Work instructions: Only the lines from the start of the data through the one containing "PADDLE_EDGE_RADIUS = 0.5" belong in your answer; return them exactly.

BEGIN Data

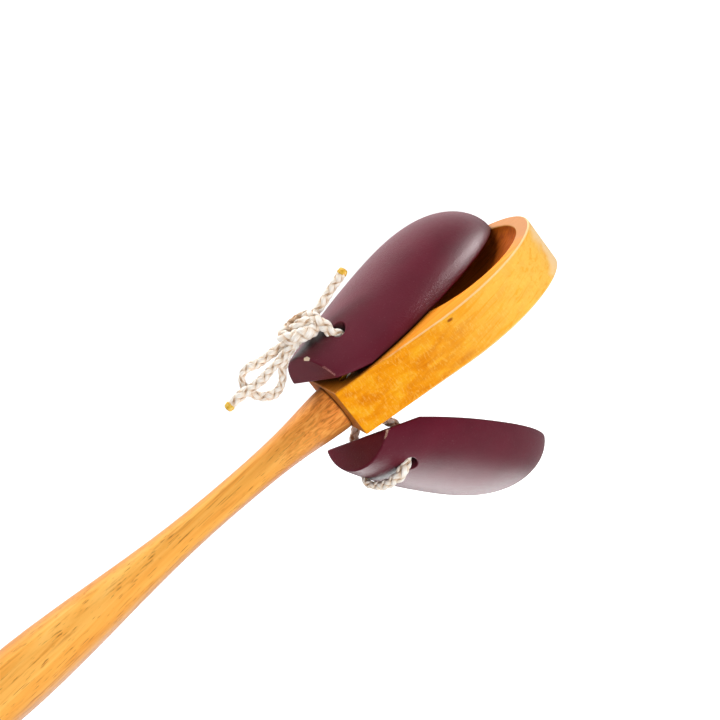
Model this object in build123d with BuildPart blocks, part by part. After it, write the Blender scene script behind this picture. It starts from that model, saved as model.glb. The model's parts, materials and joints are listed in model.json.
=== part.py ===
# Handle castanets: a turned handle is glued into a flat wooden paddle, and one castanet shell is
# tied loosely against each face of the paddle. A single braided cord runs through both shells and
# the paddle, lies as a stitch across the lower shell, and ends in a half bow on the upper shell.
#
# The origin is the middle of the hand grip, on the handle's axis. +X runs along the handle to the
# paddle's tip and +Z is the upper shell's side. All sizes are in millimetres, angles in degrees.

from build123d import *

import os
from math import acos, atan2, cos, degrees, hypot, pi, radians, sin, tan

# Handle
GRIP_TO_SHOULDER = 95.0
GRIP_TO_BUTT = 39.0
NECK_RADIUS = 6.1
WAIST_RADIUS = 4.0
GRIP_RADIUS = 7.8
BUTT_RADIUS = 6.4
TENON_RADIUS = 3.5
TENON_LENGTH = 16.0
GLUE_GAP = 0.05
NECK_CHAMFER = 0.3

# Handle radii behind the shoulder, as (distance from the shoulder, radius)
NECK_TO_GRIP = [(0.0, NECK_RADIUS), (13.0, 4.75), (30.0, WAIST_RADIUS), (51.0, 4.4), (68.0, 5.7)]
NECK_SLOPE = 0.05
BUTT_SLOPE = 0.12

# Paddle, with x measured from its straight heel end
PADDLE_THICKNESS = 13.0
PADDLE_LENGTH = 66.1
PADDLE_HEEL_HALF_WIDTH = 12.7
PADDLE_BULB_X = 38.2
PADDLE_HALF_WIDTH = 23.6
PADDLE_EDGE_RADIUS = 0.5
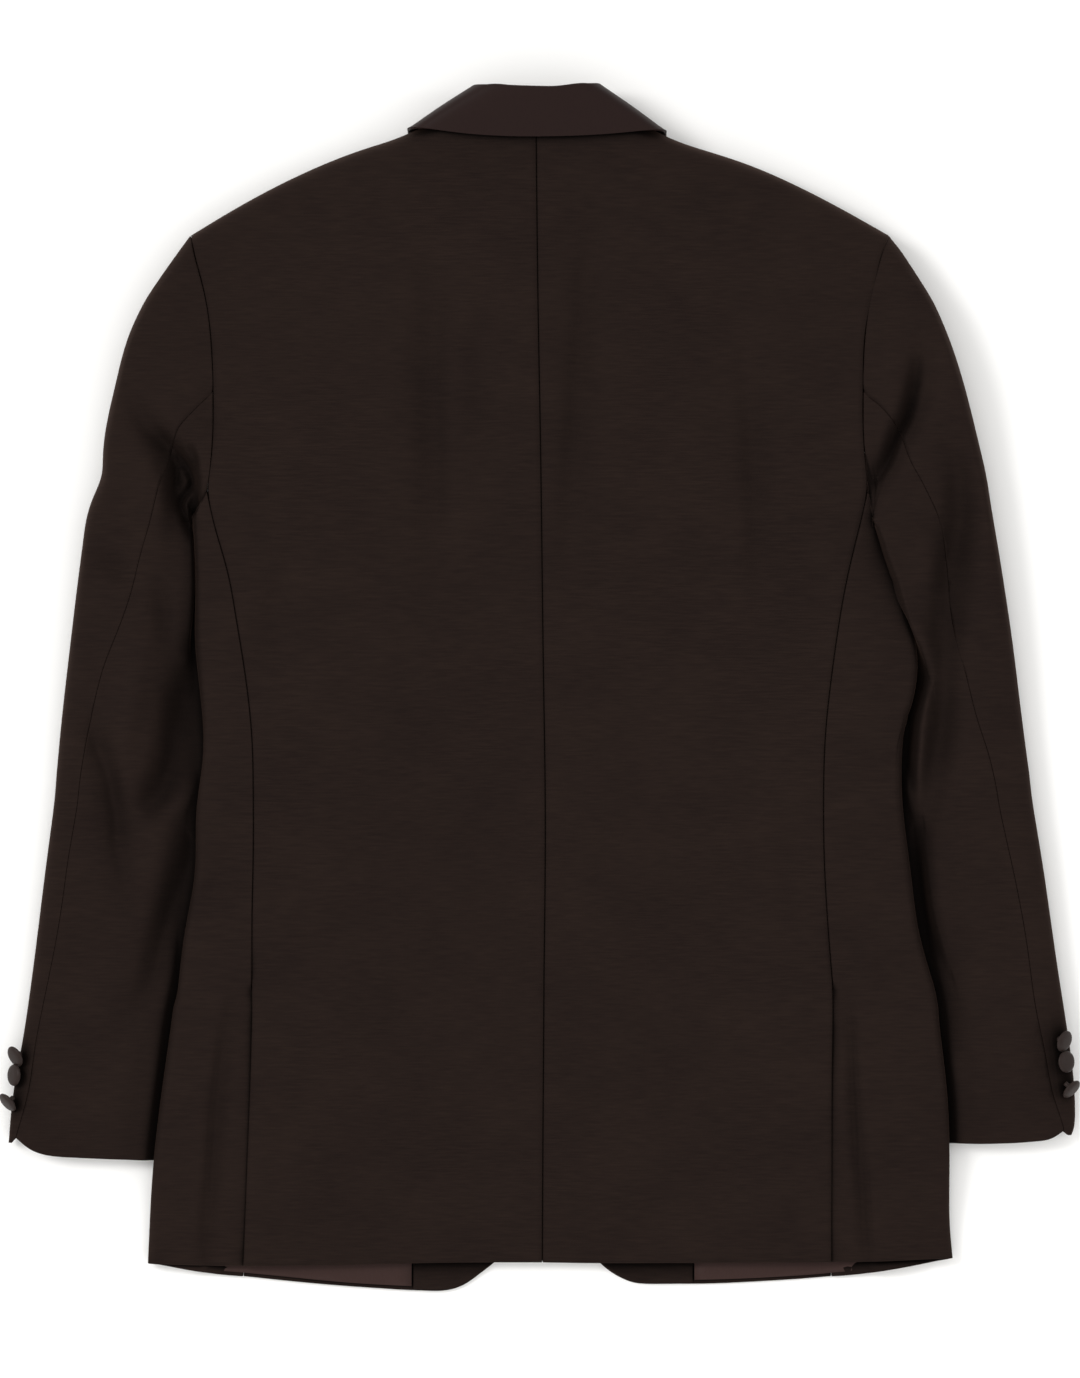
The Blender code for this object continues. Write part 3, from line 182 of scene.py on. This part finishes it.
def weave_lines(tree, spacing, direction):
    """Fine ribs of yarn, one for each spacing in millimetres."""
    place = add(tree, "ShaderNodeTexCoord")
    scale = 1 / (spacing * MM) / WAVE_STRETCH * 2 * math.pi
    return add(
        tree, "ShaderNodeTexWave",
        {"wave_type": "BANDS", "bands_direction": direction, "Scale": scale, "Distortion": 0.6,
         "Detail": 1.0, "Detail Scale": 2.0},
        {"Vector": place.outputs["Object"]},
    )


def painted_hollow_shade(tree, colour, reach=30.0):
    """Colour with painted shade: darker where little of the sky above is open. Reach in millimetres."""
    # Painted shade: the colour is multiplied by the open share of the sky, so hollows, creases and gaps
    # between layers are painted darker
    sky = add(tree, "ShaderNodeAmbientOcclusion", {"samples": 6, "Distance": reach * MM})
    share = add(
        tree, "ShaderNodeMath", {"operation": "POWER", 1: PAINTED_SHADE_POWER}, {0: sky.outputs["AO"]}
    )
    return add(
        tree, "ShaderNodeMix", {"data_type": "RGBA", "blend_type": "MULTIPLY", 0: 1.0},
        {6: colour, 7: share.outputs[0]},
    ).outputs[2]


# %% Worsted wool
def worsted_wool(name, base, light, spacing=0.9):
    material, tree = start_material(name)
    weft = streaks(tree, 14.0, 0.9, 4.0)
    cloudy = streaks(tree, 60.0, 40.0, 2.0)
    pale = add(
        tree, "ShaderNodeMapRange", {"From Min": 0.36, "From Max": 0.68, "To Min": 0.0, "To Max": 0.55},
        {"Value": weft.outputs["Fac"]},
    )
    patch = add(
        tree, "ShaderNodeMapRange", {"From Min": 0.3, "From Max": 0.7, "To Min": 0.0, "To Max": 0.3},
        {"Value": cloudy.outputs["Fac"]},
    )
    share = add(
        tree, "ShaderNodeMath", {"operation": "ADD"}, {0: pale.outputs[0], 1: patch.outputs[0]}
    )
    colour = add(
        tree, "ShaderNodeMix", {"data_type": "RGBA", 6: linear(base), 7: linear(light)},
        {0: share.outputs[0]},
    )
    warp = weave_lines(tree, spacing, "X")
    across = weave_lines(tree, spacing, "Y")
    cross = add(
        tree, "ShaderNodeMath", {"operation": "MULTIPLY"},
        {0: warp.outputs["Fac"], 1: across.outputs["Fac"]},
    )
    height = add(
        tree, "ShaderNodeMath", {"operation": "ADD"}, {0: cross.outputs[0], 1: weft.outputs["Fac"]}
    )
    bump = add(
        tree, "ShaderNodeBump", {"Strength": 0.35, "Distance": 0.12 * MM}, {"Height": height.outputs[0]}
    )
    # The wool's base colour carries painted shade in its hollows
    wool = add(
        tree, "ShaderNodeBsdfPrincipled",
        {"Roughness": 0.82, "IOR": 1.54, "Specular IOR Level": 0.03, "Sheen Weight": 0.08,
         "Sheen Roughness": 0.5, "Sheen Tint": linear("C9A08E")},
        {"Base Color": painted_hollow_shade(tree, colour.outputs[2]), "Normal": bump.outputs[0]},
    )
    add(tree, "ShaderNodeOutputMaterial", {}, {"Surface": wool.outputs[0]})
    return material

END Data

Solution to this exercise:
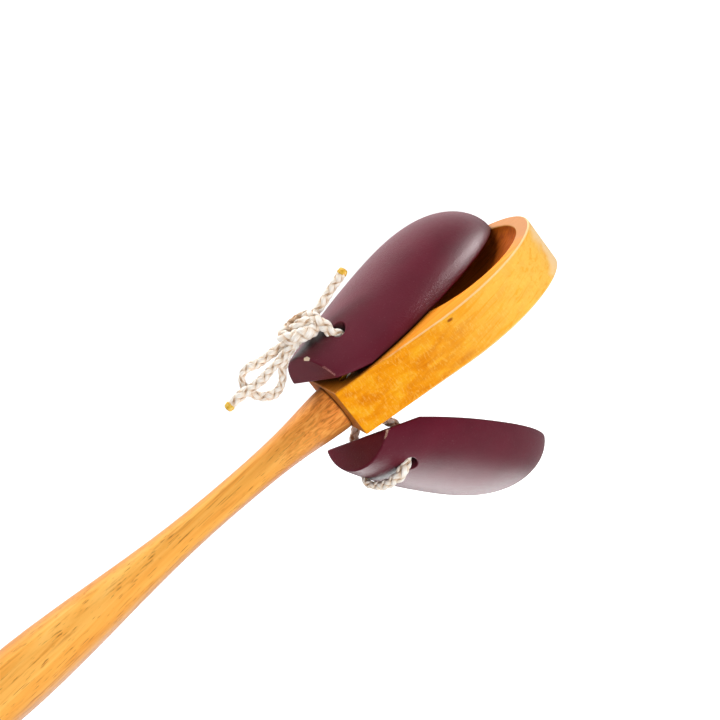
Model this object in build123d with BuildPart blocks, part by part. After it, write the Blender scene script behind this picture. It starts from that model, saved as model.glb. The model's parts, materials and joints are listed in model.json.
=== part.py ===
# Handle castanets: a turned handle is glued into a flat wooden paddle, and one castanet shell is
# tied loosely against each face of the paddle. A single braided cord runs through both shells and
# the paddle, lies as a stitch across the lower shell, and ends in a half bow on the upper shell.
#
# The origin is the middle of the hand grip, on the handle's axis. +X runs along the handle to the
# paddle's tip and +Z is the upper shell's side. All sizes are in millimetres, angles in degrees.

from build123d import *

import os
from math import acos, atan2, cos, degrees, hypot, pi, radians, sin, tan

# Handle
GRIP_TO_SHOULDER = 95.0
GRIP_TO_BUTT = 39.0
NECK_RADIUS = 6.1
WAIST_RADIUS = 4.0
GRIP_RADIUS = 7.8
BUTT_RADIUS = 6.4
TENON_RADIUS = 3.5
TENON_LENGTH = 16.0
GLUE_GAP = 0.05
NECK_CHAMFER = 0.3

# Handle radii behind the shoulder, as (distance from the shoulder, radius)
NECK_TO_GRIP = [(0.0, NECK_RADIUS), (13.0, 4.75), (30.0, WAIST_RADIUS), (51.0, 4.4), (68.0, 5.7)]
NECK_SLOPE = 0.05
BUTT_SLOPE = 0.12

# Paddle, with x measured from its straight heel end
PADDLE_THICKNESS = 13.0
PADDLE_LENGTH = 66.1
PADDLE_HEEL_HALF_WIDTH = 12.7
PADDLE_BULB_X = 38.2
PADDLE_HALF_WIDTH = 23.6
PADDLE_EDGE_RADIUS = 0.5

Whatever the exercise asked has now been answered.